I stated that this was largely a matter of negotiating tactics and that the Western Deputies should first feel out the Russian position. If the Soviets were adamant and refused to discuss the treaty because of extraneous issues, the Western Deputies should make no move to offer concessions. If, however, the Russians indicated a desire to discuss and conclude the present treaty, we should state that we would be interested in their views and that we were prepared to examine their proposals sympathetically. I stated that if we started the negotiations by offering concessions the natural question for the Russians would be to inquire what concessions we had in mind. We would find it difficult to specify articles which we would adopt in the Soviet text. I stated that this procedure would thereafter involve the Western Powers in a commitment to make concessions. Mr. Burrows replied that we could leave the Western reply about “going a long way” vague and unanswered unless the Russians demonstrated a willingness to sign the present draft and stated that they would not introduce extraneous issues. I replied that this would be difficult to do and that we would be forced to specify what concessions we are prepared to make.

[Page 1725]

Mr. Burrows stated that this difference of interpretation indicated a fundamental difference between the British and U.S. position on the Austrian Treaty. He said that the British Government was prepared to sign the present Treaty and to accept the Soviet terms to bring about its conclusion. He said that the British Government did not favor the introduction of the abbreviated text because British opinion did not accept it unless all steps had been taken to conclude the present Treaty.

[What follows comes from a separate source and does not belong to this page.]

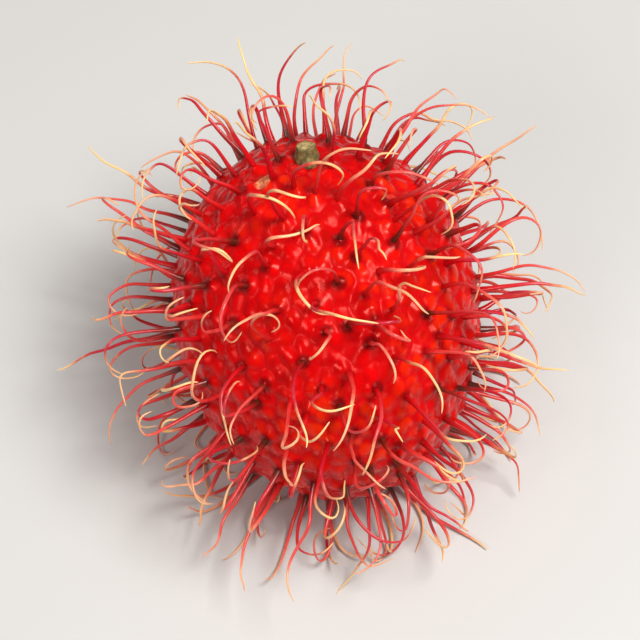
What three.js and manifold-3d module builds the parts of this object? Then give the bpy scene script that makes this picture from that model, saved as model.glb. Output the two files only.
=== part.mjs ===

I informed Mr. Burrows that I had checked this matter with Mr. Matthews and the Secretary. The Secretary considered that we should begin the meeting by asking the Russians if they had any new ideas and if they planned to conclude the present Treaty. If the Russian Deputy indicated a willingness to discuss the present draft with a view to its conclusion we should inform him that we are prepared to examine his proposals sympathetically. However, if the Russian Deputy refused to discuss the present draft we should not offer to make concessions and should proceed with the tripartite discussion for a new basis for negotiations.

I told Mr. Burrows that I did not think that this was a serious problem and that the exact negotiating tactics could be worked out by the three Deputies. I told him that we would show him the instructions which will be sent to the U.S. Deputy so that there will be no difference of opinion.

George W. Perkins
  1. Drafted by Williamson.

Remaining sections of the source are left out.